The refrain of the book of Judges is indeed that people do what is right in their own eyes. Like the people of those days, you think that the solution is a king—though a godly king, like that described in Dt 17. Forgive me for repeating myself: the job of king was too big for a man who was head and shoulders over everyone else in Israel, for a man after God’s own heart, and for the wisest man who ever lived. (So who besides Jesus can ever fill the bill? How is Jesus present and ruling today? Isn't it mostly in the hearts of those who obey him?) Israel got his king, and he fell to his enemies for exactly the same reasons he fell to his enemies in the book of Judges. The problem was not the lack of a state; it was the lack of devotion to God.

There are only two religions in the world: God (the grace of Christ) and power (mammon, Baal, Molech, Allah, the Force, democracy). When George Washington said that government is force, he was putting it in the second category. And he would know, having exercised it as such. Thomas Paine said that government was a necessary evil, but as an atheist he would have no trouble saying that evil was necessary. Romans 6 forbids me to say that.
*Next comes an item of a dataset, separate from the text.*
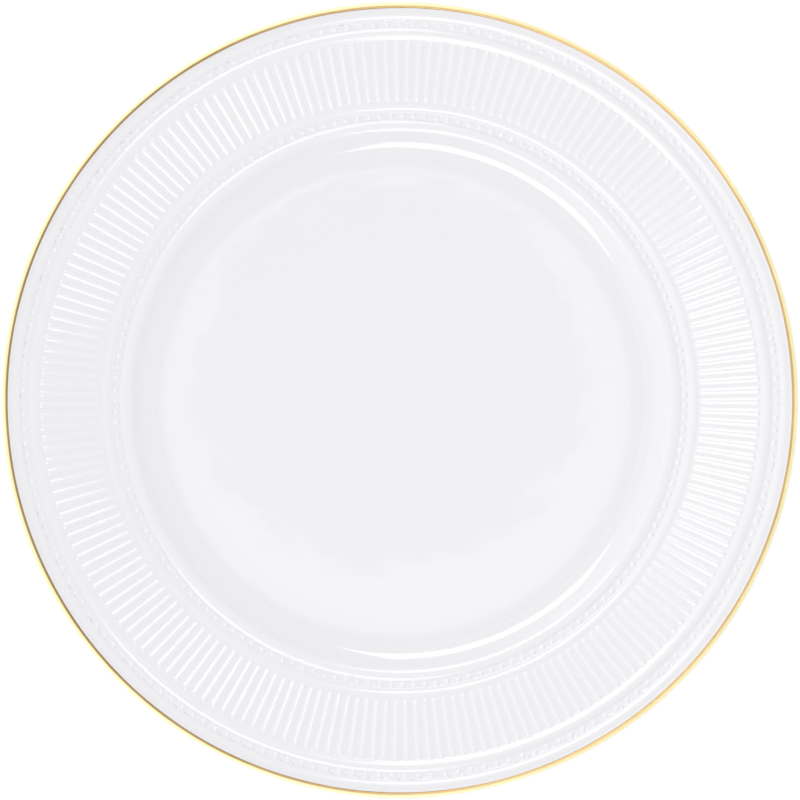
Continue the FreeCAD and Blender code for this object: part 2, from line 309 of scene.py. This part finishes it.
def face_path():
    """The glazed face's outline, from the plate's axis out to the crown of the lip."""
    lean, floor = steepest_lean(), floor_height()
    roll_end = math.degrees(math.acos((ROLL_OUTER - ROLL_RADIUS) / ROLL_ROUND))
    corners = [(0.0, floor)]
    corners += arc((WELL_RADIUS, floor + CAVETTO_ROUND), CAVETTO_ROUND, -90, lean - 90)
    corners += arc((ROLL_RADIUS, roll_crest() - ROLL_ROUND), ROLL_ROUND, 90 + lean, roll_end)
    corners += channel(INNER_CHANNEL)
    corners += ring_arc(INNER_RING)
    corners += ring_arc(OUTER_RING)
    corners += channel(OUTER_CHANNEL)
    corners += ring_arc(EDGE_RING)
    start = 180 - math.degrees(math.asin(LIP_DROP / LIP_RADIUS))
    corners += arc(LIP_CENTRE, LIP_RADIUS, start, 90)
    path = soften(resample(corners), CREASE_SOFTNESS)
    radius, half, depth = WELL_LINE
    path[:, 1] -= depth * np.exp(-(((path[:, 0] - radius) / half) ** 2))
    return path


def recess_height():
    return floor_height() - WELL_THICKNESS


def back_path():
    """The glazed back's outline, from the crown of the lip round to the foot ring's bare edge."""
    wall_top = (FOOT_OUTER + FOOT_FLARE + COAT, recess_height())
    knee = (UNDER_REACH, rim_height(UNDER_REACH) - RIM_THICKNESS)
    bend = EDGE_RING[0]
    corners = arc(LIP_CENTRE, LIP_RADIUS, 90, -90)
    corners += [(bend, rim_height(bend) - RIM_THICKNESS)]
    corners += arc_through(knee, wall_top, UNDER_ROUND)
    corners += [(FOOT_OUTER + COAT, BARE_HEIGHT)]
    return soften(resample(corners), CREASE_SOFTNESS * 2)


def arc_through(start, end, radius, points=32):
    """An arc between two points that bulges to the left of the way."""
    start, end = np.array(start), np.array(end)
    chord = end - start
    length = np.hypot(*chord)
    left = np.array([-chord[1], chord[0]]) / length
    centre = (start + end) / 2 - left * math.sqrt(radius**2 - (length / 2) ** 2)
    first = math.atan2(*(start - centre)[::-1])
    last = math.atan2(*(end - centre)[::-1])
    if last > first:
        last -= 2 * math.pi
    return arc(centre, radius, math.degrees(first), math.degrees(last), points)


def sunk(path, depth):
    """A path moved into the china by a depth, square to itself. The china is on its right."""
    steps = np.gradient(path, axis=0)
    steps /= np.hypot(*steps.T)[:, None]
    return path + np.column_stack([steps[:, 1], -steps[:, 0]]) * depth


# ---- relief ----


def dome(share):
    """The height of a bead's or flute's section, by its share of the way out to the foot."""
    free = 1 - share**2
    soft = 0.5 * (free + math.sqrt(free**2 + FOOT_SOFTNESS**2))
    peak = 0.5 * (1 + math.sqrt(1 + FOOT_SOFTNESS**2))
    return soft / peak


def relief_spokes(relief, inner_edge, outer_edge):
    """One raised shape in its cell, as spokes round it.

    A spoke is (row, origin, direction, half width, rise, border point), and a border point is (radius,
    share of the pitch). A bead has no straight part between its round ends."""
    _, _, inner_end, outer_end, inner_width, outer_width, inner_rise, outer_rise = relief
    first, last = inner_end + inner_width / 2, outer_end - outer_width / 2
    long = last - first > SAME
    rows = FLUTE_ROWS if long else 1
    spokes = []

    def side(sign, order):
        for j in order:
            share = j / (rows - 1) if long else 0.0
            origin = first + (last - first) * share
            half = (inner_width + (outer_width - inner_width) * share) / 2
            rise = inner_rise + (outer_rise - inner_rise) * share
            spokes.append((j, origin, (0.0, sign), half, rise, (origin, 0.5 * sign)))

    def cap(sign, row, origin, width, rise, edge):
        middle = (origin + edge) / 2
        border = [(middle, 0.5), (edge, 0.5), (edge, 0.25), (edge, 0.0)]
        border += [(r, -t) for r, t in border[2::-1]]
        for k in range(1, CAP_STEPS):
            angle = math.pi * k / CAP_STEPS
            direction = (sign * math.sin(angle), sign * math.cos(angle))
            radius, share = border[k - 1]
            spokes.append((row, origin, direction, width / 2, rise, (radius, sign * share)))

    side(1, range(rows))
    cap(1, rows - 1, last, outer_width, outer_rise, outer_edge)
    side(-1, reversed(range(rows)))
    cap(-1, 0, first, inner_width, inner_rise, inner_edge)
    return spokes, rows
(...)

We live in an age when people who call themselves Americans almost literally worship at least one politician and certainly ascribe godlike powers to the state. How can we call people to faith in God when we ascribe legitimacy to his biggest rival? That evil needs to be opposed, sometimes with force, is not in question: you read the article I recommended to you, right? The author is not opposed to the use of force in certain situations. The question is, under what circumstances is it just? How does the line get drawn? What reason do we have to suppose that an irresistible state will draw that line more justly than an egalitarian contract system?

Note the question marks. Your questions are worth answering, so I'm grateful for the time you have taken. But your assertions leave me with questions, which you are welcome to answer; or ask more questions, if you prefer. Thank you again for writing.